XXXVIII

La noticia de la operación de Rodolfo había sido el primer aviso de vencimiento. La primera vez que su corazón fallaba. Apenas llegar a la Ciudad de México, me trasladé al hospital adonde mi tutor pasó varios días en terapia intensiva. Me turné con Mirna para cuidarlo —que con el susto y el desgaste de los primeros días, se veía muy desmejorada—. No sabía yo que las figuritas de Lladró podían cuartearse, envejecer. Sentí tristeza por ella: a final de cuentas, a su modo, había sido una buena madre sustituta para mí. Seguía siendo distinguida pero era como si hubiera perdido brillo. En cambio mi tutor seguía siendo atractivo a pesar de las canas, las arrugas y ese aire de cansancio que le otorgaba un hálito de estar más allá de todo. Pero cuando enfocaba su atención y te hacía el blanco de su sonrisa volvía a hundirte los colmillos dulces de su mirada predadora. Yo veía a las enfermeras que lo atendían por turnos y me daba cuenta del aura de docilidad, el fervor por cuidarlo o limpiarlo, con que se manejaban en su presencia. Hay lobos así, que te abren deseos de sometimiento, y de pronto ya no eres más que una corza obediente a los designios de tu propia sangre.

Mirna me pidió que me quedara en la casona de Coyoacán mientras me instalaba en forma.
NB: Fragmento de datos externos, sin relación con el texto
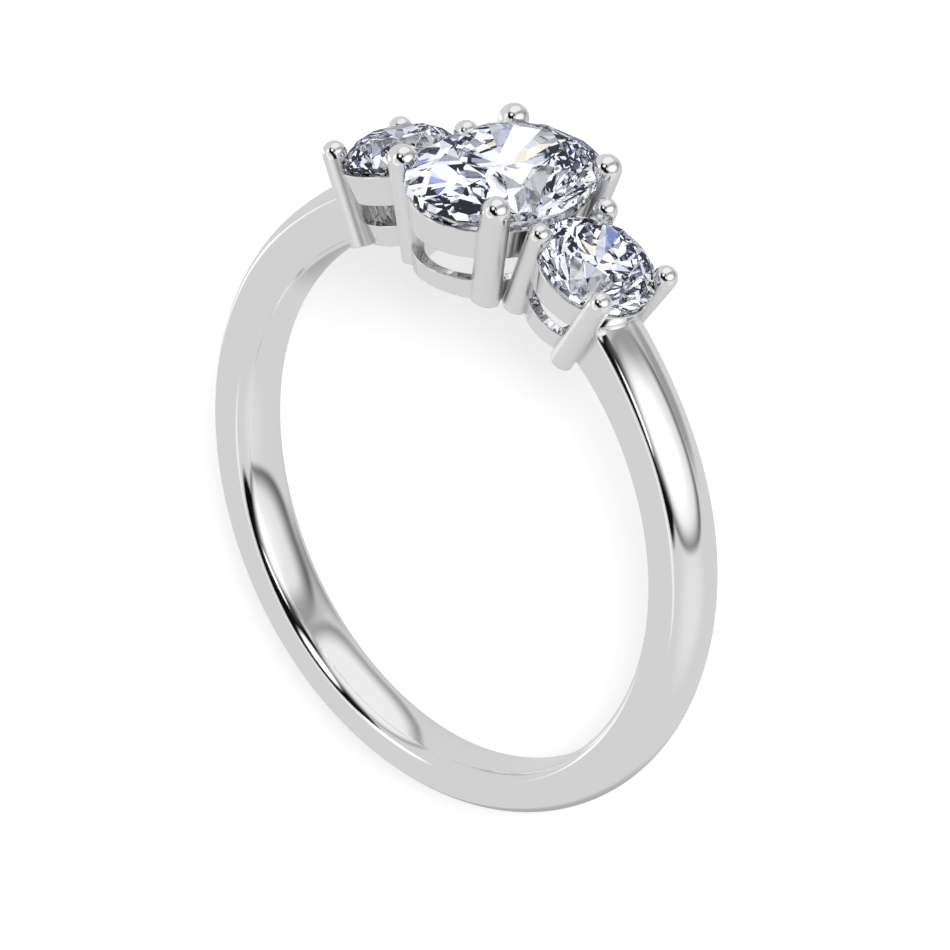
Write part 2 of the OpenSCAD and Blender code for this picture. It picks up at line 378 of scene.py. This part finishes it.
# %% Rails
def ring(name, rim, rim_z, slope, low, high, steps):
    """One rail: a tapered ring between two heights, with a wall of even thickness."""
    def out_r(z):
        return rim[0] - slope * (rim_z - z)

    obj = outline(name, [
        (out_r(high), 0, high), (out_r(low), 0, low), (out_r(low) - rail_wall, 0, low),
        (out_r(high) - rail_wall, 0, high), (out_r(high), 0, high)])
    bpy.ops.mesh.select_all(action="SELECT")
    bpy.ops.mesh.remove_doubles(threshold=0.0005)
    spin(obj, (0, 0, 1), steps)
    close(obj)
    inner_share = (rim[1] - rail_wall) / (rim[0] - rail_wall)
    stretch(obj, rim[1] / rim[0], lambda co: math.hypot(co.x, co.y) > out_r(co.z) - rail_wall / 2)
    stretch(obj, inner_share, lambda co: math.hypot(co.x, co.y) < out_r(co.z) - rail_wall / 2)
    return obj


def rails(name, rim, rim_z, slope, low_top, window, steps, seat_tool):
    upper = ring(name + "_upper", rim, rim_z, slope, finger_r + window, rim_z, steps)
    round_corners(upper, width=0.05)
    cut(upper, [seat_tool])
    trimmed = 0.9
    low, high = finger_r - trimmed, finger_r + low_top
    lower = ring(name + "_lower", rim, rim_z, slope, low, high, steps)
    cut(lower, [finger_hole])
    round_corners(lower, width=0.04)
    return [upper, lower]


mid_rails = rails(
    "mid", mid_rim, mid_rim_z, mid_slope, mid_low_top, mid_window, steps=160, seat_tool=mid_seat)
side_rails = rails(
    "side", side_rim, side_rim_z, side_slope, side_low_top, side_window, steps=128,
    seat_tool=side_seat)
print("rails", [len(obj.data.polygons) for obj in mid_rails + side_rails], "faces")


# %% [markdown]
# A material is a few nodes and their links. These helpers keep the cells that follow short.

# %% Helpers for nodes
def new_material(name):
    material = bpy.data.materials.new(name)
    material.use_nodes = True
    material.node_tree.nodes.clear()
    return material.node_tree


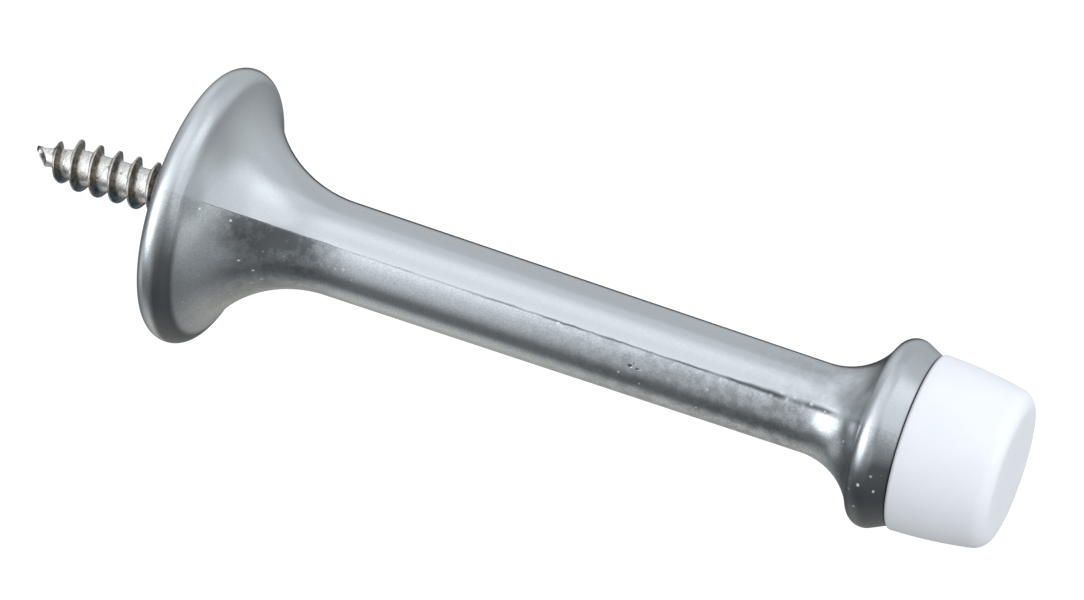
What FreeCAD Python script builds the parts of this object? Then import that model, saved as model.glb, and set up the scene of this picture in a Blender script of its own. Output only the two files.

Reconocí algunos cambios: la terraza de las carnívoras se había convertido en un hábitat de arcilla para plantas desérticas; Rosa y Tobías ya no estaban en sus puestos; la misma Mirna, viendo que se acercaban sus días de jubilación, no paraba de aprovechar cuanto proyecto de investigación o congreso la mantuviera activa. Pero la torre seguía tan luminosa y cuidada como cuando yo solía visitarla. Aunque había nuevas construcciones a escala como un Taj Mahal con todo y su espejo de agua, una capilla de Ronchamp que simulaba el tocado de una monja, o una ondulante Casa Batlló todavía en proceso, lo cierto es que la Casa de la Cascada seguía presidiendo el espacio. Probé a hacerla funcionar con el apagador que yo sabía oculto en el área de la chimenea y el agua volvió a correr como una fuente que agitara una magia recóndita.

Rodolfo tardó varios días más en salir del hospital. Era extraño ver la cicatriz que le cruzaba ahora el pecho, ese bosque que me había guarecido cuando niña. Los ojos se me arrasaban de lágrimas sólo de pensar que alguien había tenido entre las manos su corazón. Recuerdo que cuando trabajé en Vonnas me daba mis escapadas para conocer otros lugares los días de descanso. A veces en los alrededores, como Mont Blanc con sus nubes y sus nieves tangibles como los sueños —porque cuando estás ahí, rodeado de esa blancura resplandeciente, todo te parece posible, lo mismo la felicidad que el precipicio—. Otras veces en vuelos de oferta a lugares un poco más lejanos. Así fue como visité Dublín, donde recordaría particularmente su corazón.

Recorría la catedral de la Santísima Trinidad, adonde me había metido para escapar de una llovizna pertinaz. La luz silenciosa de aquella mañana de febrero penetraba los vitrales y obligaba al recogimiento de los pocos parroquianos y los turistas que visitaban sus altares. El hecho de que fuera una catedral pequeña la hacía extrañamente acogedora a pesar de los muros de piedra medievales. De pronto en el costado derecho, una reja de metal forjado, tosca y abrupta, irrumpía en un nicho blanquísimo. En el interior, un relicario de madera oscura, de buen tamaño, con forma de corazón, que guardaba otro corazón que alguna vez había palpitado. Entonces, ante aquel objeto oscuro encarcelado, no pude sino pensar en el de mi tutor. Y deseé guarecerlo y conservarlo como un cáliz, por más que en aquel momento no sospechara que de verdad podía fallarle.